Amacınız ‘politik tiyatro’ yapmak olmasa da LGBT gibi politik ve kırılgan bir konu seçiyorsanız artık bunları düşünmek zorundasınız. Toplumsallık içerisinde LGBT’ler mağdurdan ibaret değil. Herhangi biri gibi herhangi bir hayat sürebiliyorlar.
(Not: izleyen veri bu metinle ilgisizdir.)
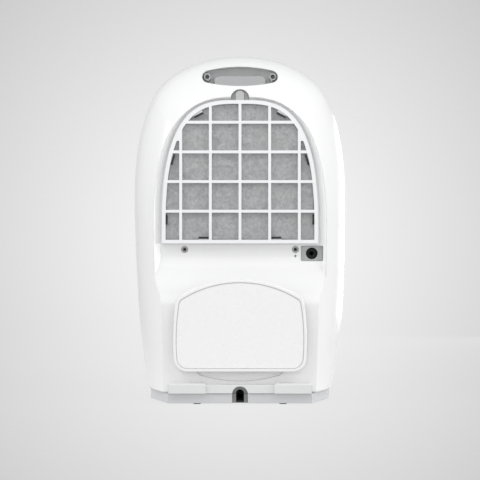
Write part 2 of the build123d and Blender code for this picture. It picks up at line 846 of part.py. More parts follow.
def clip_pad(x, z, lean):
    """Seat of a clip, carried by the border beside it."""
    angle = math.radians(lean)
    out = (math.sin(angle), math.cos(angle))
    if out[0] * x + out[1] * (z - filter_spring_z) < 0:
        out = (-out[0], -out[1])
    thick = bar_depth - clip_thick
    pad = Box(clip_length, thick, clip_width + pad_shift)
    place = Pos(x + pad_shift / 2 * out[0], filter_rear_y - bar_depth + thick / 2, z + pad_shift / 2 * out[1])
    return place * Rot(0, lean, 0) * pad


def make_filter_frame():
    border = filter_outline(0) - filter_outline(-filter_border)
    frame = prism_y(border, (filter_front_y, filter_rear_y))
    inside = filter_outline(-filter_border + 1.0)
    bars = Pos(0, (filter_low_z + filter_top_z) / 2) * Rectangle(bar_width, 2 * filter_half)
    for column in (-2, -1, 1, 2):
        bars += Pos(column * bar_pitch, (filter_low_z + filter_top_z) / 2) * Rectangle(bar_width, 2 * filter_half)
    for row in range(cross_bars):
        bars += Pos(0, filter_first_bar_z + row * bar_pitch) * Rectangle(2 * filter_half, bar_width)
    outer_bar = 2 * bar_pitch + bar_width / 2
    for side in (-1, 1):
        bars += Pos(side * (outer_bar + 30), filter_web_z + web_height / 2) * Rectangle(60.5, web_height)
    frame += prism_y(bars & inside, (filter_rear_y - bar_depth, filter_rear_y))
    for x, z, lean in clip_places():
        frame += clip_pad(x, z, lean)
        frame -= make_clip(x, z, lean, 0, (filter_rear_y - clip_thick, filter_rear_y + 1))
    clear = ear_radius + ear_gap
    for side in (-1, 1):
        for low, high in ear_spans(side):
            frame -= block((low - part_gap, high + part_gap), (filter_front_y - 1, hinge_y + clear),
                           (filter_low_z - 1, hinge_z + clear))
        bore = sorted((side * (hinge_inner_x - part_gap), side * (hinge_outer_x + part_gap)))
        frame -= rod_x(hinge_pin_radius + hinge_fit, bore, hinge_y, hinge_z)
    pull_y = (filter_front_y, filter_front_y + pull_thick)
    top = filter_top_z + pull_rise - pull_half
    frame += block((-pull_half, pull_half), pull_y, (filter_top_z - 2.0, top))
    return frame + rod_y(pull_half, 0, pull_y, top)


def make_filter_media():
    front = filter_front_y + 0.4
    return prism_y(filter_outline(-filter_border - part_gap), (front, front + media_thick))


def make_filter_clips():
    reach = (filter_rear_y - clip_thick, filter_rear_y + 0.2)
    return [make_clip(x, z, lean, -0.05, reach) for x, z, lean in clip_places()]


def make_filter_pins():
    pins = []
    for side in (-1, 1):
        ends = [x for span in ear_spans(side) for x in span]
        pins.append(rod_x(hinge_pin_radius, (min(ends), max(ends)), hinge_y, hinge_z))
    return pins


def make_intake_guard():
    """Grid in the intake window, with a flange behind the recess floor."""
    rear = recess_floor_y - 0.2
    front = rear - guard_thick
    opening = filter_outline(-window_margin - part_gap)
    rim = opening - filter_outline(-window_margin - 4.0)
    grid = rim
    columns = int(filter_half / guard_pitch)
    middle_z = (filter_low_z + filter_top_z) / 2
    for column in range(-columns, columns + 1):
        grid += (Pos(column * guard_pitch, middle_z) * Rectangle(guard_bar, 2 * filter_half)) & opening
    rows = int((filter_top_z - filter_low_z) / guard_pitch)
    for row in range(1, rows):
        grid += (Pos(0, filter_low_z + row * guard_pitch) * Rectangle(2 * filter_half, guard_bar)) & opening
    guard = prism_y(grid, (front, rear))
    back = recess_floor_y - wall
    flange = filter_outline(-window_margin + 4.0) - filter_outline(-window_margin - 3.0)
    return guard + prism_y(flange, (back - 1.5, back))


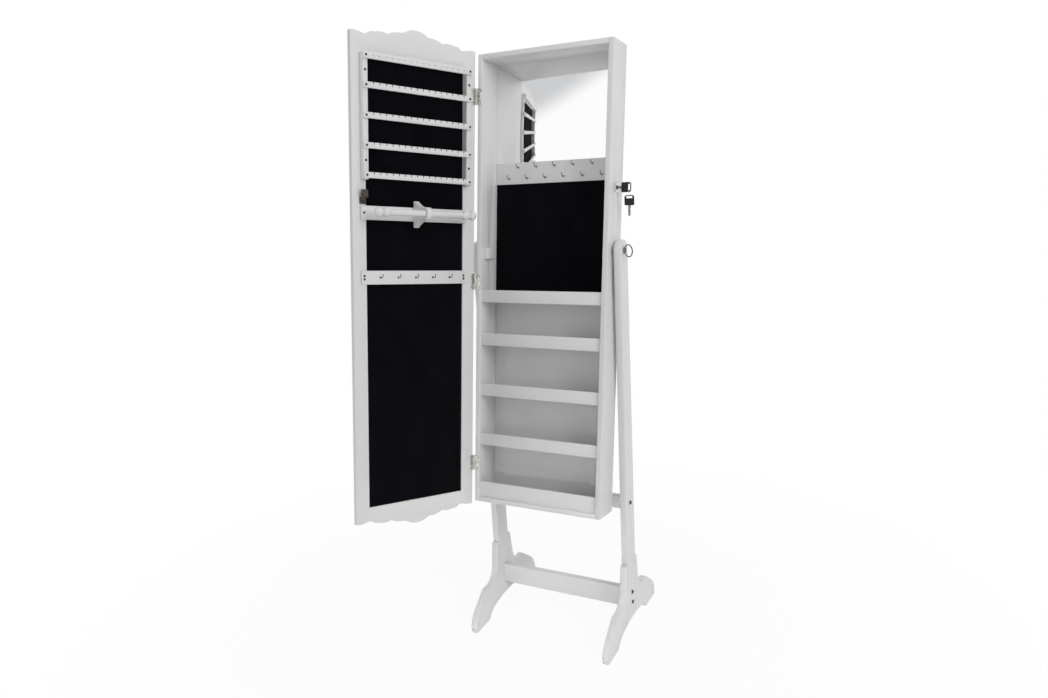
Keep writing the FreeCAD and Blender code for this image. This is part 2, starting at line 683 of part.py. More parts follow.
def make_earring_rack():
    """Two upright strips that carry a stud bar and four rails with notched top edges."""
    strip_front = door_inner + d.strip_thick
    left = (window_left - d.strip_width, window_left)
    right = (window_right, window_right + d.strip_width)
    for label, x in (("rack_strip_hinge_side", left), ("rack_strip_lock_side", right)):
        slab(new_body(label, IN_DOOR), x, (door_inner, strip_front), (d.rack_low, d.rack_high))
    rail_x = (left[0], right[1])
    rail_y = (strip_front, strip_front + d.rail_thick)
    for number in range(RAILS):
        middle = d.rail_first + d.rail_pitch * number
        low, high = middle - d.rail_height / 2, middle + d.rail_height / 2
        points = [(rail_x[0], low), (rail_x[0], high)]
        for x in notch_places():
            for side, level in ((-1, 0), (-1, -1), (1, -1), (1, 0)):
                points.append((x + d.notch_width * side / 2, high + d.notch_depth * level))
        points += [(rail_x[1], high), (rail_x[1], low)]
        body = new_body(f"earring_rail_{number + 1}", IN_DOOR)
        profile(body, "xz", -rail_y[1], d.rail_thick, points)
        body.Tip.Reversed = False
    body = new_body("stud_bar", IN_DOOR)
    slab(body, rail_x, rail_y, (d.stud_bar_low, d.rack_high))
    middle_z = (d.stud_bar_low + d.rack_high) / 2
    for x in notch_places():
        faceted_hole(body, "y", (x, rail_y[0], middle_z), d.rail_thick, d.stud_hole_radius,
                     WIRE_SIDES)


RING_CUT = 0.4  # where the bracket meets its round end, as a share of that end's radius


def make_rod_holder():
    """A board across the door, a fish-tail bracket on it and the turned bracelet rod."""
    board_front = door_inner + d.rod_board_thick
    axis_z = (d.rod_board_low + d.rod_board_high) / 2
    axis_y = d.rod_stand_off
    slab(new_body("rod_board", IN_DOOR), (d.rod_board_left, d.rod_board_right),
         (door_inner, board_front), (d.rod_board_low, d.rod_board_high))
    bracket = new_body("rod_bracket", IN_DOOR)
    start = d.bracket_middle - d.bracket_thick / 2
    shoulder = axis_y - d.bracket_ring_radius * RING_CUT
    half = d.bracket_ring_radius * (1 - RING_CUT ** 2) ** 0.5
    profile(bracket, "yz", start, d.bracket_thick, [
        (board_front, axis_z - d.bracket_half),
        (board_front + d.bracket_tip, axis_z - d.bracket_half, d.lobe_bow),
        (shoulder, axis_z - half, -d.bracket_ring_radius * (1 + RING_CUT)),
        (shoulder, axis_z + half, d.lobe_bow),
        (board_front + d.bracket_tip, axis_z + d.bracket_half),
        (board_front, axis_z + d.bracket_half)])
    faceted_hole(bracket, "x", (start, axis_y, axis_z), d.bracket_thick, d.rod_radius,
                 ROD_SIDES)
    left, length = n("rod_left"), n("rod_right") - n("rod_left")
    rings = rod_end() + [(length - along, radius) for along, radius in rod_end()[::-1]]
    keep_shape("bracelet_rod", IN_DOOR, spindle(
        "x", Vector(left, axis_y.number, axis_z.number), rings, ROD_SIDES))


def rod_end():
    """The turned end of the rod as (distance from its tip, radius): a knob, a groove and
    a bead."""
    knob, slope = n("knob_length"), n("bead_slope")
    bead_start = knob + n("rod_groove")
    bead_end = bead_start + n("bead_length")
    return [(0, n("rod_tip_radius")), (n("knob_slope"), n("knob_radius")),
            (knob - n("knob_slope"), n("knob_radius")), (knob, n("rod_radius")),
            (bead_start, n("rod_radius")), (bead_start + slope, n("bead_radius")),
            (bead_end - slope, n("bead_radius")), (bead_end, n("rod_radius"))]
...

Bu ayrımcılığa uğramadıkları anlamına gelmez ama hayatı ayrımcılık pratiğinden ibaret değildir anlamını taşır. İnanmazsınız mesela aşk acısı çeker, bunu arkadaşlarına anlatır, eğlenir, eyler, yazar, politika yapar… Velhasıl sadece öldürülmüyoruz, sadece ayrımcılığa uğramıyoruz; başka yaşamsal pratiklerimiz de var! Ya da ayrımcılığı acıma duygusu uyandırmadan başka bir dille anlatmak da mümkün. Tercihinize saygımız sonsuz. (LP/ÇT)
**
(1) Buradaki ayrım pratik bir kaygıyla yapılmış politik-teorik temelleri olan bir ayrımdır. Ancak politik-teorik temellerine dair tartışma derinlikli bir makalenin konusudur. Burada bahsetmek istediğimiz bir yaşam tarzı pratiğine içkin olan yani “gey life” dediğimiz olguyla özdeşleştirilen gey kimliğidir.
(2) Para karşılığı seks yapan erkeğe verilen ad.
(3) Lubunya dilinde: Heteroseksüel erkek
(4) Lubunya dilinde: Paralı, ücretli
(5) Etimolojik olarak incelendiğinde, Çingene dilinden, Rumca'dan, Arapça'dan gelme kelimeler barındıran, çoğunlukla transların gizli kalmak, korunmak ve kendi aralarında anlaşmalarını sağlayan bir jargon, alt kültür.